**RT-2 (Robotics Transformer 2)** is a breakthrough Vision-Language-Action model announced by Google DeepMind in July 2023 (paper 'RT-2: Vision-Language-Action Models Transfer Web Knowledge to Robotic Control', Brohan et al., arXiv:2307.15818). The successor to RT-1, but unlike RT-1 (which was a specialized 35M-parameter transformer trained exclusively on robotic data), RT-2 **co-trains** a massive pretrained Vision-Language Model (PaLI-X 55B or PaLM-E 12B) on a **mixed dataset** of web data (~10B image-text pairs) + robotic data from RT-1 (~130k episodes).
The key innovation: **actions as tokens**. RT-2 discretizes the robot's action space (6-DOF end-effector translation/rotation + gripper) into 256 bins per dimension and treats them as **additional tokens in the VLM's vocabulary**. This lets the model uniformly generate the 'answer' as a sequence of tokens — whether textual (VQA) or a robot action. This approach enables **emergent capabilities**: RT-2 can perform semantic tasks requiring chain-of-thought reasoning ('Move banana to the sum of two and one' → count the items, find '3' as the answer, approach the third object) that are absent from the training data.
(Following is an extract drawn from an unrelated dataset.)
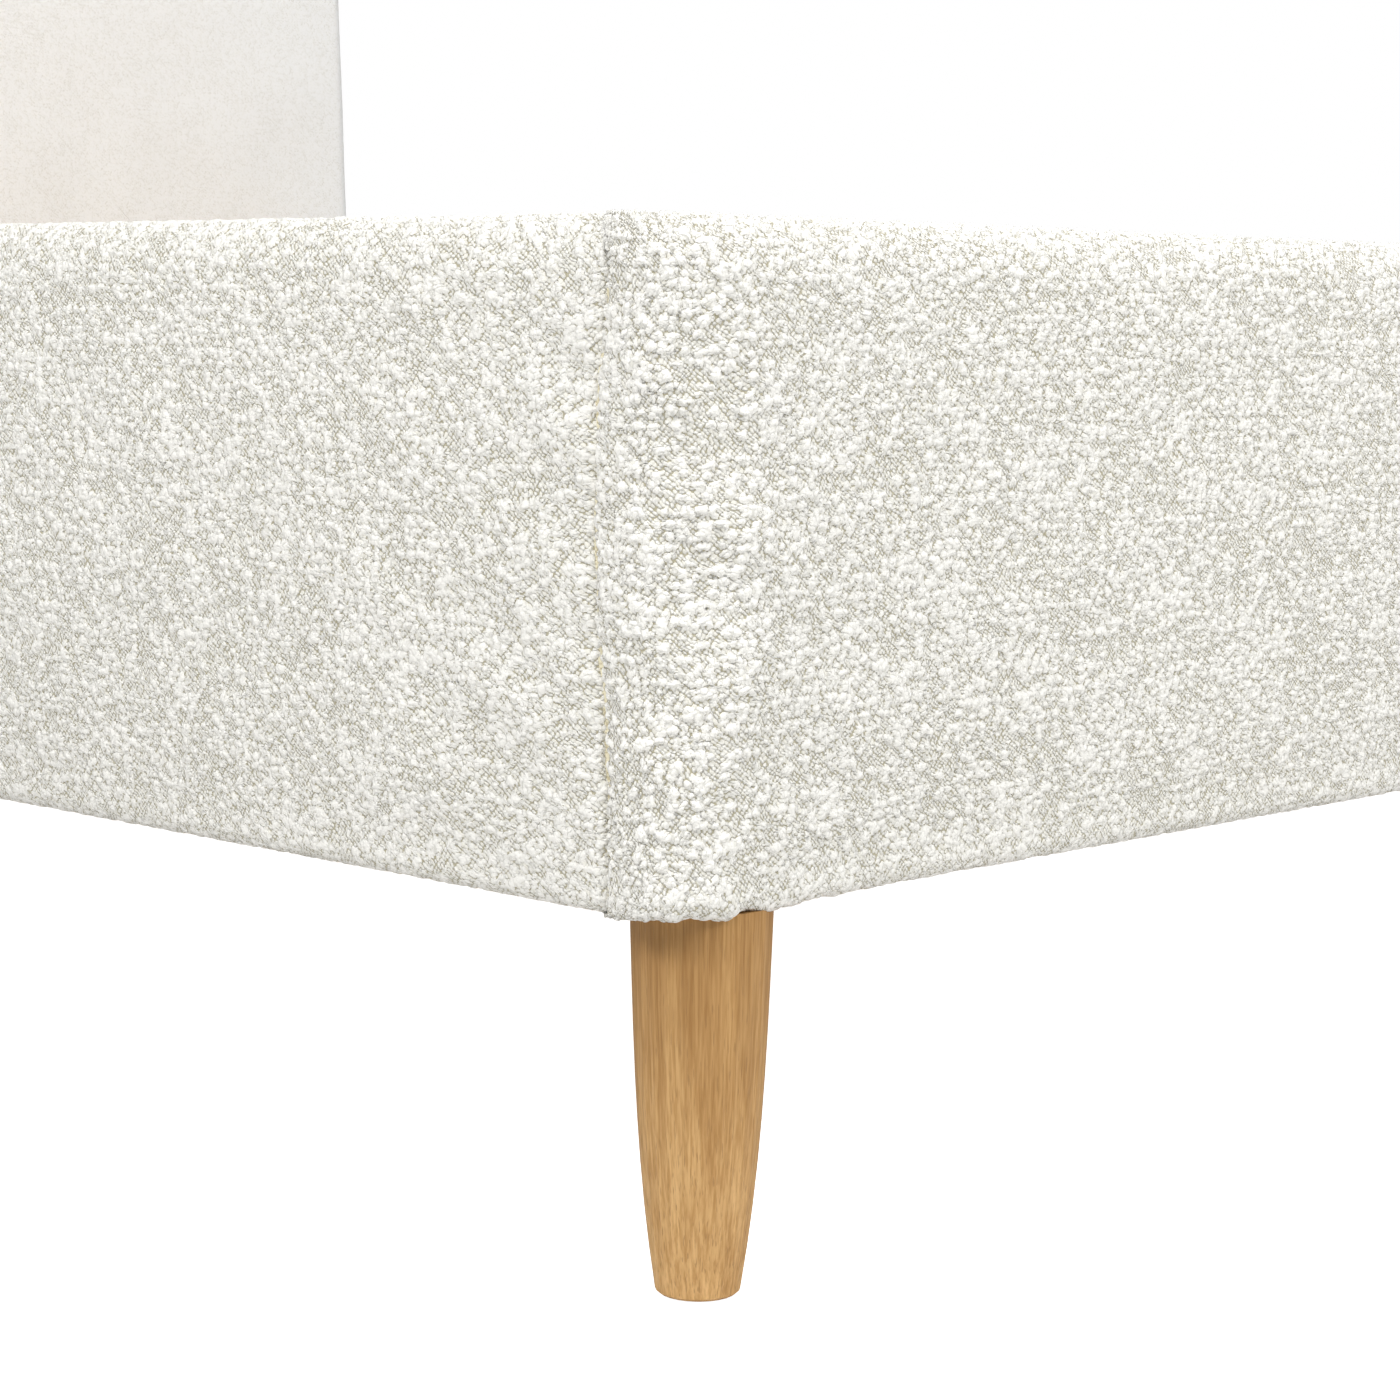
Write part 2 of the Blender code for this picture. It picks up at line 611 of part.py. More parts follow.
def joinery(foot, panel, headboard_foam, headboard_cover, crossbar):
    """Corner angles and bolts: into the foot rail's core, and through the crossbar into the headboard."""
    bolt_inset = INNER_HALF_WIDTH - 0.036
    foot_face = FOOT_Y + CORE_INNER + GAP
    head_face = CROSSBAR_FRONT - GAP
    panel_reach = (HEADBOARD_THICKNESS - SKIN - GAP) / math.cos(RAKE) - GAP
    through = face_y(BRACKET_MIDDLE) + panel_reach - 2 * GAP - (head_face - BRACKET_STEEL)
    for name, side in (("left", -1), ("right", 1)):
        bracket = corner_bracket(f"foot_{name}", side, foot_face, 1)
        hex_bolt(
            f"bracket_bolt_foot_{name}",
            side * bolt_inset,
            foot_face + BRACKET_STEEL + GAP,
            -(BRACKET_STEEL + RAIL_CORE - 2 * GAP),
            BRACKET_MIDDLE,
            (bracket, foot[0]),
        )
        bracket = corner_bracket(f"head_{name}", side, head_face, -1)
        hex_bolt(
            f"bracket_bolt_head_{name}",
            side * bolt_inset,
            head_face - BRACKET_STEEL - GAP,
            through,
            BRACKET_MIDDLE,
            (bracket, crossbar, headboard_cover, headboard_foam, panel),
        )


def legs(foot, left, right, beam):
    foot_y = FOOT_Y + LEG_INSET_IN
    head_y = face_y(LEG_HEIGHT) - LEG_INSET_ALONG
    for name, side, side_rail in (("left", -1, left), ("right", 1, right)):
        corner_leg(f"foot_{name}", side * (WIDTH / 2 - LEG_INSET_ALONG), foot_y, foot)
        corner_leg(f"head_{name}", side * (WIDTH / 2 - LEG_INSET_IN), head_y, side_rail)
    middle = (foot_y + head_y) / 2
    centre_leg("foot", middle - CENTRE_LEG_SPACING / 2, beam)
    centre_leg("head", middle + CENTRE_LEG_SPACING / 2, beam)


def main():
    foot, left, right = rails()
    panel, headboard_foam, headboard_cover = headboard()
    crossbar, beam = slatted_base()
    joinery(foot, panel, headboard_foam, headboard_cover, crossbar)
    legs(foot, left, right, beam)


main()
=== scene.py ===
"""Looks of the queen upholstered bed: boucle covers, turned oak legs, pine base and steel fittings."""

import math

import bmesh
import bpy
import numpy as np
from mathutils import Matrix, Vector


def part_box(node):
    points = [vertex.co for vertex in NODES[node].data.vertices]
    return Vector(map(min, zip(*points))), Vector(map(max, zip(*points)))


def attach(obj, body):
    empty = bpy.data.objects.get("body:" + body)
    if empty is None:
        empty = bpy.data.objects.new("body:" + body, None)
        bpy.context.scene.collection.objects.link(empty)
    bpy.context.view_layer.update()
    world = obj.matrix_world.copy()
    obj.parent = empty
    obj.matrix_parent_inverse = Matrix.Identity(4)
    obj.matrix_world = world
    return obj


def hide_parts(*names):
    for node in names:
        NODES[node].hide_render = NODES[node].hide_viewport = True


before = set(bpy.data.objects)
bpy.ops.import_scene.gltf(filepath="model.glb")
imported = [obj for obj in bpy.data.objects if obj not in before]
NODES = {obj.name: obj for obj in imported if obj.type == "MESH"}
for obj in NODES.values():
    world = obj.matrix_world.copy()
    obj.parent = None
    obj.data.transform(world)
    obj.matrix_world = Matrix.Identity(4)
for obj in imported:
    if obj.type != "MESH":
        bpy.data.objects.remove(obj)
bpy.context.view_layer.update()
MM = 0.001

# ---------------------------------------------------------------- sizes, read from the frame
FOOT_LOW, FOOT_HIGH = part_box("foot_rail_cover")
SIDE_LOW, SIDE_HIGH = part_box("side_rail_left_cover")
BOARD_LOW, BOARD_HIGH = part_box("headboard_cover")
HALF_WIDTH = FOOT_HIGH.x
RAIL_DEPTH = FOOT_HIGH.y - FOOT_LOW.y
RAIL_HEIGHT = FOOT_HIGH.z - FOOT_LOW.z
FOOT_Y = FOOT_LOW.y
RAIL_BOTTOM = FOOT_LOW.z
RAKE = math.radians(3)
BOARD_THICKNESS = 90 * MM
BOARD_LENGTH = (BOARD_HIGH.z - BOARD_LOW.z - BOARD_THICKNESS * math.sin(RAKE)) / math.cos(RAKE)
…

Results: RT-2 achieves **62% success in generalization scenarios** (novel objects, novel instructions, novel backgrounds) vs. 32% for RT-1. Experiments were run on Everyday Robots mobile manipulators (a Google internal project — discontinued since 2023) and Franka. RT-2 **is not open source** — Google DeepMind only released a checkpoint of a small replication version, with no full PaLI-X/PaLM-E weights. Successors: **RT-X / Open X-Embodiment** (October 2023, cross-embodiment generalization), **Gemini Robotics** (March 2025, Apptronik Apollo integration).
RT-2 launched the era of 'foundation models for robotics' and influenced an entire generation of subsequent models: OpenVLA (Stanford/Berkeley, open-source replication), π0 (Physical Intelligence), Octo (Berkeley), CogACT. Most VLAs from 2024-2026 inherit the 'tokens as actions' architecture from RT-2.